Data sovereignty concerns are rising in the current AI era because countries and regions want their own, local AI competency and not to be dependent on US-based providers subject to the somewhat capricious effects of Donald Trump’s presidency with, for example, tariff rises and data access requirements. Dan Middleton, VP UK and Ireland, Keepit, tells us that: “The US CLOUD Act allows authorities in that country to compel US organizations to hand over data, regardless of where that data is stored. This creates an unavoidable conflict between US law and European data protection laws, forcing US companies to choose between criminal liability in their home country or violating European data protection regulations.”
The Pure/University of Sydney study relied upon qualitative interviews with experts and practitioners from across industry and the research sector in nine countries between July and August 2025; Australia, France, Germany, India, Japan, New Zealand, Singapore, South Korea and the United Kingdom.
The study found that;
- 100 percent of respondees confirmed sovereignty risks, including potential service disruption, have forced organisations to reconsider where data is located
- 92 percent said geopolitical shifts are increasing sovereignty risks
- 92 percent warned inadequate sovereignty planning could lead to reputational damage
- 85 percent identified loss of customer trust as the ultimate consequence of inaction
- 78 percent are already embracing different data strategies, such as implementing multi service provider strategies; adopting sovereign data centers; and embedding enhanced governance requirements in commercial agreements Gordon Noble, Research Director at UTS’s Institute of Sustainable Futures, said: “These are wake-up call numbers. Every single leader we interviewed is rethinking data location. The message is clear: sovereignty is no longer optional, it is existential.”

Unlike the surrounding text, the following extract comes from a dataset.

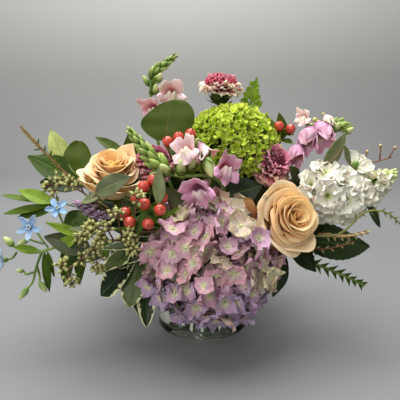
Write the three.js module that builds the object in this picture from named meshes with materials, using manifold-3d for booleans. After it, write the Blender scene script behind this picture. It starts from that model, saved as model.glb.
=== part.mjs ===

The AI angle has increased interest in data sovereignty. On Asia-based AI governance, a respondent said: “AI is fast becoming a geopolitical force, and data centres are the chess pieces on the board. Decisions about where to build, how to power them, and their environmental impact are increasingly central to global negotiations.”
Pure suggests that organizations adopt a data sovereignty process that analyses the risk landscape to identify which services and data sets are most critical and sensitive, place these workloads in sovereign environments, while leveraging public cloud for less crucial functions. It says that this “enables organizations to maintain compliance and control without sacrificing the innovation and agility that organizations need in order to remain relevant in today’s fast-paced business environment.”
Archana Venkatraman, Senior Research Director, Cloud Data Management, IDC Europe, said: “We expect to see data sovereignty treated as a strategic priority in 2025 and beyond.”
Here at B&F, we expect an increase in territorial data residency requirements for sensitive data sets.